UL certification also concentrates on the overall design and construction of the end product to be able to evaluate items such as suitability of enclosures to contain risk of shock or fire, environmental protection, electrical spacings, ground fault protection, presence of proper insulation between hazardous circuits and users / accessible circuits, and overall compatibility of the product to be installed in accordance with the U.S. National Electric Code.
In summary, achieving UL certifications to product safety standards help manufacturers like SMA demonstrate that a product operates more safely with expected normal use, as well as under foreseeable abnormal conditions.
The UL Mark is one of the most recognized, accepted and trusted certification marks on the planet, appearing on nearly 22 billion products worldwide. Products carrying the mark have successfully met UL’s stringent standards after rigorous testing and extensive evaluation of representative samples. UL is the only certification organization in the world authorized to issue UL Marks.

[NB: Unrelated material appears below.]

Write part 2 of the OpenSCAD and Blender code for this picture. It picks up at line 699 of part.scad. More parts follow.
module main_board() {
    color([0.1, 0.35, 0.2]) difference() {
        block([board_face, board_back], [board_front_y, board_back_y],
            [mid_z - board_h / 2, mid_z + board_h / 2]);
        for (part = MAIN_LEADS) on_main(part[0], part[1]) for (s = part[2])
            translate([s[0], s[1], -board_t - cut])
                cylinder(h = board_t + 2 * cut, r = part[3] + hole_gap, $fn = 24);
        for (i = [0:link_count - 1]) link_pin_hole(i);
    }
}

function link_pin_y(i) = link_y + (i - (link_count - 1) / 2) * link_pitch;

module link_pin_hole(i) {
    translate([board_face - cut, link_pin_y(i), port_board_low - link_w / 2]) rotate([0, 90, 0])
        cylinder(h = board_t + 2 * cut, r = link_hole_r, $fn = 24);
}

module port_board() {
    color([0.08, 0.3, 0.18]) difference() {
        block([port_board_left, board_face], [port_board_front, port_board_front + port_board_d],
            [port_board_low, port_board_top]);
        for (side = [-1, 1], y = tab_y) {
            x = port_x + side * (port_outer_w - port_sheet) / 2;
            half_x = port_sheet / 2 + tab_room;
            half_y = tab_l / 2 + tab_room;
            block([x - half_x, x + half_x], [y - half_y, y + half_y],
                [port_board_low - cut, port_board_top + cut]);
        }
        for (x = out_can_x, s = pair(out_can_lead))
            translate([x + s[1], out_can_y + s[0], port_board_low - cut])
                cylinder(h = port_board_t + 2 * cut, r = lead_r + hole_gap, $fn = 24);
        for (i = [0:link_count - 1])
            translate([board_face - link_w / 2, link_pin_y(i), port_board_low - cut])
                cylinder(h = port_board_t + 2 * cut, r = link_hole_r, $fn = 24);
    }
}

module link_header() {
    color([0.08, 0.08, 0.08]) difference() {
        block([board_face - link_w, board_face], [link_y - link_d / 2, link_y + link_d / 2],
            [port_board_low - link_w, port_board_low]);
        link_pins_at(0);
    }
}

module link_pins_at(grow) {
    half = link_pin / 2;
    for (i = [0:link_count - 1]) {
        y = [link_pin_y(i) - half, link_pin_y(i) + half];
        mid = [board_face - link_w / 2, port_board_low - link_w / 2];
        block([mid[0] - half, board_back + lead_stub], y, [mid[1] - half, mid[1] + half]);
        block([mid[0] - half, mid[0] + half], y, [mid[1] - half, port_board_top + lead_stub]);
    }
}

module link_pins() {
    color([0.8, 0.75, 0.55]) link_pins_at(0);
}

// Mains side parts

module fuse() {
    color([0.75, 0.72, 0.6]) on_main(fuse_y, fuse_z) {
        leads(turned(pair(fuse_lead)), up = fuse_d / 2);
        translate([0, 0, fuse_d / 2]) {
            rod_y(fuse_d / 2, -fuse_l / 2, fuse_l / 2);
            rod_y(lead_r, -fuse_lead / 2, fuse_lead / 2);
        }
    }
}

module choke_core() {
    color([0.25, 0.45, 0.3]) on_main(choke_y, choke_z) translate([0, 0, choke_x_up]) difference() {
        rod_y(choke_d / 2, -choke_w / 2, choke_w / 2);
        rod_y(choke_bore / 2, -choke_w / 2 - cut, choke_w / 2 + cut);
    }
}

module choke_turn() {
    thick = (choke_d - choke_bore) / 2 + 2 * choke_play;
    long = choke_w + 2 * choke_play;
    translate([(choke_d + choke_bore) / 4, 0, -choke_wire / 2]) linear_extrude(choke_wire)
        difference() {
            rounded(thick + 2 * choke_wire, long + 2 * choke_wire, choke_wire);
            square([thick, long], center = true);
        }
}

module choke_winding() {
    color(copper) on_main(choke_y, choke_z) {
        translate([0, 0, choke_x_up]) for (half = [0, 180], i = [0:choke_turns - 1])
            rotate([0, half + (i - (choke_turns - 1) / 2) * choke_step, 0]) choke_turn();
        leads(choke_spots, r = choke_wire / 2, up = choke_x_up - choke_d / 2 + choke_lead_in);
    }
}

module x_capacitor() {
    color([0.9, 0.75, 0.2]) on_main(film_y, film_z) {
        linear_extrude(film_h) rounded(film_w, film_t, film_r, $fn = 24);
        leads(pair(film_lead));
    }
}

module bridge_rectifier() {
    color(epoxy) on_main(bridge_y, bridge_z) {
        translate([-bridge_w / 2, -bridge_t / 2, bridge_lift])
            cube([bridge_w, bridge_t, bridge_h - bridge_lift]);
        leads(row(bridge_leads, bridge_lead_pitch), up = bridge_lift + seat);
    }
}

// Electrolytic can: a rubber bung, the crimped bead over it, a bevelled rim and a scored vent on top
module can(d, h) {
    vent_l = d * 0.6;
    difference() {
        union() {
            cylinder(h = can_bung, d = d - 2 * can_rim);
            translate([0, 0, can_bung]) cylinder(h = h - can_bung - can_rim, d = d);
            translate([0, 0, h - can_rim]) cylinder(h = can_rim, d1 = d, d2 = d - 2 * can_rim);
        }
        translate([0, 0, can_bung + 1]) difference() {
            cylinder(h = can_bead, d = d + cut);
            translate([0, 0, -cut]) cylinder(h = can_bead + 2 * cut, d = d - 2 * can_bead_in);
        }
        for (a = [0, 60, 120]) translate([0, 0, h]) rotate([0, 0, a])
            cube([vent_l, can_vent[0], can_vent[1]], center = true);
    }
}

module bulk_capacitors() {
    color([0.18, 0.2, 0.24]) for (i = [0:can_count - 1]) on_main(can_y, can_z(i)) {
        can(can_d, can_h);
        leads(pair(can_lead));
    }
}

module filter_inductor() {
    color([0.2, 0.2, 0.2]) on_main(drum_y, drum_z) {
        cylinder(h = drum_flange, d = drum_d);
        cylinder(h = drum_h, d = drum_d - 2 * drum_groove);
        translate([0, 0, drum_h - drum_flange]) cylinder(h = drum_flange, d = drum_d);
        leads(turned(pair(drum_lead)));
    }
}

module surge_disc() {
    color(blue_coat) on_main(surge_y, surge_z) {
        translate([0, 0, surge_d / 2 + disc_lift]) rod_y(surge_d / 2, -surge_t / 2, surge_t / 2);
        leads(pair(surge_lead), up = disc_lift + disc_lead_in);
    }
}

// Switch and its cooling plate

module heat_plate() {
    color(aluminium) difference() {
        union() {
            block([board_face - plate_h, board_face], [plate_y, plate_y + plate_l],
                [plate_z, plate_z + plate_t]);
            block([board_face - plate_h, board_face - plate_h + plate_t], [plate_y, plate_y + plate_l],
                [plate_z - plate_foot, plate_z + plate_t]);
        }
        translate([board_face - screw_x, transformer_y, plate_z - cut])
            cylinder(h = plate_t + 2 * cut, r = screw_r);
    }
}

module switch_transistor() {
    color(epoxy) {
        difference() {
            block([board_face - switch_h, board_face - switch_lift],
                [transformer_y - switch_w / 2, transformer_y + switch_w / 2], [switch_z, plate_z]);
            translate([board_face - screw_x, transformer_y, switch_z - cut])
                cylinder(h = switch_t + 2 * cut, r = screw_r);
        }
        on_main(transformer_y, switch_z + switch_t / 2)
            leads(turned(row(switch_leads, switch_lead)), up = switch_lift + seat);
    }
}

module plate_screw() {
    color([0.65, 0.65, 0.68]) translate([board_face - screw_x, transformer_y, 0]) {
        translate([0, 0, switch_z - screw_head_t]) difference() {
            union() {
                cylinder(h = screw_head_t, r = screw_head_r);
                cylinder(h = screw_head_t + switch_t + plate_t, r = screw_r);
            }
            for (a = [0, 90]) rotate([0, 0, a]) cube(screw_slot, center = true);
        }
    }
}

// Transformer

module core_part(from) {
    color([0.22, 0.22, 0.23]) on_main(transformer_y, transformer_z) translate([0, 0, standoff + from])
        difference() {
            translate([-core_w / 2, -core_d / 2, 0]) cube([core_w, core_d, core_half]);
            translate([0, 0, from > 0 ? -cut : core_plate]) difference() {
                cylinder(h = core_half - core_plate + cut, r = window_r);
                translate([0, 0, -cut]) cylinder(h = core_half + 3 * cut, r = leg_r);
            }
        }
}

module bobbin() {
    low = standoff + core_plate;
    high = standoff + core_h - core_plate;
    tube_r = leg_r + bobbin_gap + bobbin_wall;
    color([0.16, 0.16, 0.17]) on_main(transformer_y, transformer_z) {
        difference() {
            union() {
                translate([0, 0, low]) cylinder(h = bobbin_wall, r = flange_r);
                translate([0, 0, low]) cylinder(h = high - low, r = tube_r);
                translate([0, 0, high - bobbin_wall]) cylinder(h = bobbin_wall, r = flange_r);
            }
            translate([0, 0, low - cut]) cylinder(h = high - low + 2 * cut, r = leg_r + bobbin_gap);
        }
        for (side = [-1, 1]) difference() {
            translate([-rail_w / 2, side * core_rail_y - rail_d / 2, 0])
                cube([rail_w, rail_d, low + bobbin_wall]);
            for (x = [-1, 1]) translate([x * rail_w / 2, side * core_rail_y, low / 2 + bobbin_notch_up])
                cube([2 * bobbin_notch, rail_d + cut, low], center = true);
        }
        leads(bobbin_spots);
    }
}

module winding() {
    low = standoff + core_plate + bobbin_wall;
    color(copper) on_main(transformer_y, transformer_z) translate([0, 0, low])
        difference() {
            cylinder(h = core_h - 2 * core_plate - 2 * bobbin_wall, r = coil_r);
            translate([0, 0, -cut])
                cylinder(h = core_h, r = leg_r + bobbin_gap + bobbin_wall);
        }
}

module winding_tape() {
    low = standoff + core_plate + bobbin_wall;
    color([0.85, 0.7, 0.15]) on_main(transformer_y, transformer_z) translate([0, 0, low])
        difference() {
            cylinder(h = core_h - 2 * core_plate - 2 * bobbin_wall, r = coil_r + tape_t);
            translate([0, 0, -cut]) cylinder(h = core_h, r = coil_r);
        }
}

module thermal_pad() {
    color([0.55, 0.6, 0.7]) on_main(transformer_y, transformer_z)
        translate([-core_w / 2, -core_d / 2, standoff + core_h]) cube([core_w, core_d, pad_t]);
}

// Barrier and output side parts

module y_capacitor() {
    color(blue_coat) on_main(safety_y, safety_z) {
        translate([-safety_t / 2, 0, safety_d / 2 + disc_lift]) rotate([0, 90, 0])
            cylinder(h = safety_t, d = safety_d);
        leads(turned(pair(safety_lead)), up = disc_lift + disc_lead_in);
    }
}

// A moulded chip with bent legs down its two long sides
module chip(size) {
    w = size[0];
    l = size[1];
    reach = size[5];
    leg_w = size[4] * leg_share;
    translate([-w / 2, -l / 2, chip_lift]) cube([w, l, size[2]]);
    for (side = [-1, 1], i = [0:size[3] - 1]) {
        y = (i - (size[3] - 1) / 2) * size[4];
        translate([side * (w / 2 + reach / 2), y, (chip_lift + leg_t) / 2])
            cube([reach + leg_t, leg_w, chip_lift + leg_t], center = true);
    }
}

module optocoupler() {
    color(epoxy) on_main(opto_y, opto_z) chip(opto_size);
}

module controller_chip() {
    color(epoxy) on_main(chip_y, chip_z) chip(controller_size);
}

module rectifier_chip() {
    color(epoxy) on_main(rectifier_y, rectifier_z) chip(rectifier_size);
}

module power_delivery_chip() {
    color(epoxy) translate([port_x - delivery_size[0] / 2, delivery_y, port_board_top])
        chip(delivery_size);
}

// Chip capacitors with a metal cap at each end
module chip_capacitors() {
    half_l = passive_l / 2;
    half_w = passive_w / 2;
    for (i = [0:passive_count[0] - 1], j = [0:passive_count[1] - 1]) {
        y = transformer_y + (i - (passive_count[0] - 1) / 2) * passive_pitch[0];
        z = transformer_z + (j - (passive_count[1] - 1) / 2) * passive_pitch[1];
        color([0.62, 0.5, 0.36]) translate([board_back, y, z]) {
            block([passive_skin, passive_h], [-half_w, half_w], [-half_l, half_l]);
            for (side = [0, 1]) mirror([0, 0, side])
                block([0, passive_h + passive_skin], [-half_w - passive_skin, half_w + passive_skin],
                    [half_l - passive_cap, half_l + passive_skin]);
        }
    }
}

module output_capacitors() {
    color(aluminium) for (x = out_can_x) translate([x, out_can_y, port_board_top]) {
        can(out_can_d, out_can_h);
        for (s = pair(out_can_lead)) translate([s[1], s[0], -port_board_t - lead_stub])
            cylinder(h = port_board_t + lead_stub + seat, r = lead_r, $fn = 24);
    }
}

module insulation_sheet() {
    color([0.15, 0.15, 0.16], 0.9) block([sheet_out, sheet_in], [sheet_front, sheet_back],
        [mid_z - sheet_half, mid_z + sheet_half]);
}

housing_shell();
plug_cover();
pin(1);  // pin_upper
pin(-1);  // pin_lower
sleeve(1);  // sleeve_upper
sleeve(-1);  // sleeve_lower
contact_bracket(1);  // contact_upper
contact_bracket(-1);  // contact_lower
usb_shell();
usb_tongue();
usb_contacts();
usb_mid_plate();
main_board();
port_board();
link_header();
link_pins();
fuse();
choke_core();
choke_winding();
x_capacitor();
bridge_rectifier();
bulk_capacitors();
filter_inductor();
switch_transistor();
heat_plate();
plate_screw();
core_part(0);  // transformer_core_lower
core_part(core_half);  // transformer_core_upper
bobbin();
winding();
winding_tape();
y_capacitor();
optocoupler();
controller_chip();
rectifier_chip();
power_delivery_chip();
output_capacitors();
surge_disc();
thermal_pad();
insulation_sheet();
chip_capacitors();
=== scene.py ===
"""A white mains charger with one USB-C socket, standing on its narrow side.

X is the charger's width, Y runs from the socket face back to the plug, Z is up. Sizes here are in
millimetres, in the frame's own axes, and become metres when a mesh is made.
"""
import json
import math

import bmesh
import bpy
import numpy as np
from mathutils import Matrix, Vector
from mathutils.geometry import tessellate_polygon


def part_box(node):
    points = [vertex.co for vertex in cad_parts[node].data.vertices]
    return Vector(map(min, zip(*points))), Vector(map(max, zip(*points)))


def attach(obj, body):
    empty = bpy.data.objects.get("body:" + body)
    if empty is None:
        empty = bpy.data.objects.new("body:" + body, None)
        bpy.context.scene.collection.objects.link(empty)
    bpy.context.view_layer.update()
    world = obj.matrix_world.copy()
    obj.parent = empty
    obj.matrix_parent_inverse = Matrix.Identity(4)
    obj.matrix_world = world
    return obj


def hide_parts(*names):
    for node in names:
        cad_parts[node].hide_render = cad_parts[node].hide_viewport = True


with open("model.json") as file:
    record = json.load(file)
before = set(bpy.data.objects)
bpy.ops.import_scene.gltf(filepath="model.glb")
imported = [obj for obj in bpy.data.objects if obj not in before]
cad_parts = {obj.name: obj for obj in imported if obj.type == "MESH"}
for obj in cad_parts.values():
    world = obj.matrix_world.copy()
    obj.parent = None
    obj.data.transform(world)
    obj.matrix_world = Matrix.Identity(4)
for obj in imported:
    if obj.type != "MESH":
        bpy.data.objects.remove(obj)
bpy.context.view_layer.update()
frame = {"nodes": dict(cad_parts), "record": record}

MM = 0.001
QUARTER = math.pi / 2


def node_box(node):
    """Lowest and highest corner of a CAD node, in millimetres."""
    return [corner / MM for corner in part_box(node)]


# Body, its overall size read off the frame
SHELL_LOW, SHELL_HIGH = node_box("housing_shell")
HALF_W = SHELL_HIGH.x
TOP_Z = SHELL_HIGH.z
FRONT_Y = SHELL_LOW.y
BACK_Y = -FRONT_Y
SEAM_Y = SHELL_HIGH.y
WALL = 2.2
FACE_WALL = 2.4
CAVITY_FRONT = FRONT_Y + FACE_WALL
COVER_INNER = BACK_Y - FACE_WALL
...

Furthermore, SMA finds great value in UL’s pursuit of global research and standards to continually advance and meet ever-evolving product safety, performance and interoperability needs. The organization’s global network of technical experts and state-of-the-art facilities, along with their longstanding relationships with regulatory authorities, partner laboratories and industry technical leaders, helps manufacturers like SMA gain the compliance credentials they need to compete in a more complex global supply chain.
With UL, SMA has gained global reach and access. The company’s network of expert engineers provides knowledge about the various national and global requirements for specific market application of SMA products.
Lastly, UL acted as a single source provider and met all of SMA’s compliance needs. Bundling safety, performance and interoperability services results in savings of both time and money.
For SMA, choosing UL meant choosing speed, efficiency and success.